Over A Cup of Chai unfolds within the confines of a villa that not just serves as a physical space but as an emotional landscape where memories and unresolved wounds from the past intermingle. Writer-director Anvita Brahmbhatt crafts a gently immersive world, centring around Saira (Ratna Pathak Shah) and her daughter Nitya (Dalai) as they engage in a quiet, everyday act of preparing tea that slowly transforms into a moment of reflection and unspoken reconciliation.

What makes the film stirring is the restraint in its storytelling. It neither announces its emotional stakes with grand flourishes nor does it rely on dramatic tropes. Instead, it builds a delicate atmosphere where weighted dialogues and deep glances are loaded with disabling resentment. The writing deserves special mention for its ability to feel personal without slipping into the sentimental. There’s an economy in the spoken words that respects the viewer’s intelligence. What’s unsaid often holds more meaning than what is spoken aloud. Brahmbhatt’s script captures the tempestuous codes between a mother and daughter, where care is usually cloaked in complaint and love is expressed through confron­tations rather than hugs. She has built her screenplay around exposition, and each revelation lands like another page of an indictment.

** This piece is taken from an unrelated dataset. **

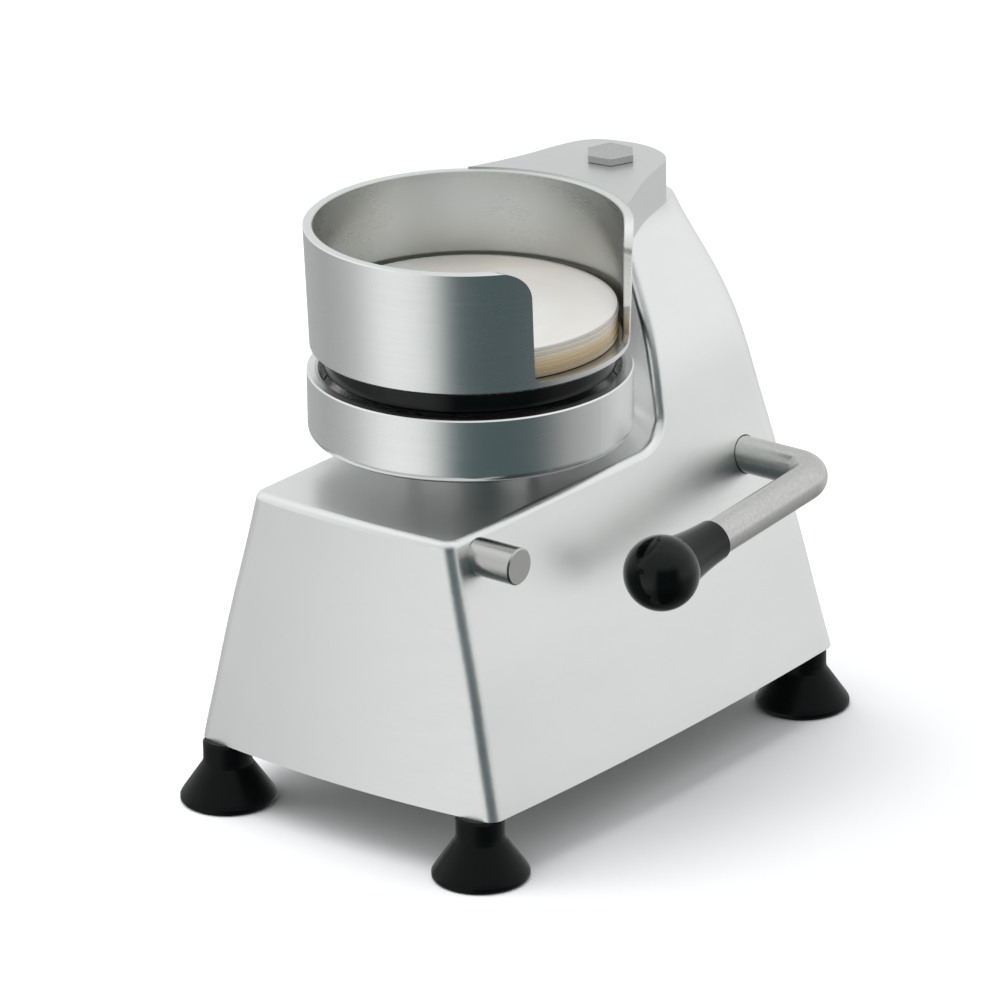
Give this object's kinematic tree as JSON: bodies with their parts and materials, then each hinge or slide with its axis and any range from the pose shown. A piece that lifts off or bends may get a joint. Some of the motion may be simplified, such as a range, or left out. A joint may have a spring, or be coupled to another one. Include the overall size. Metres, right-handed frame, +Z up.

In this space, there is no pretence of glorifying motherhood while punishing the women who live it. The male characters are not central. They exist to reflect the emotional journeys of the women. Aryan (Danesh Razvi), Nitya’s calm and emotionally aware boyfriend, represents a generational shift. He is comfortable with vulnerability and makes room for others' feelings. In contrast, Gaurav, Saira’s ex-husband, is more of an absence than a presence. Yet his absence lingers like an emotional wound Saira has never fully recovered from..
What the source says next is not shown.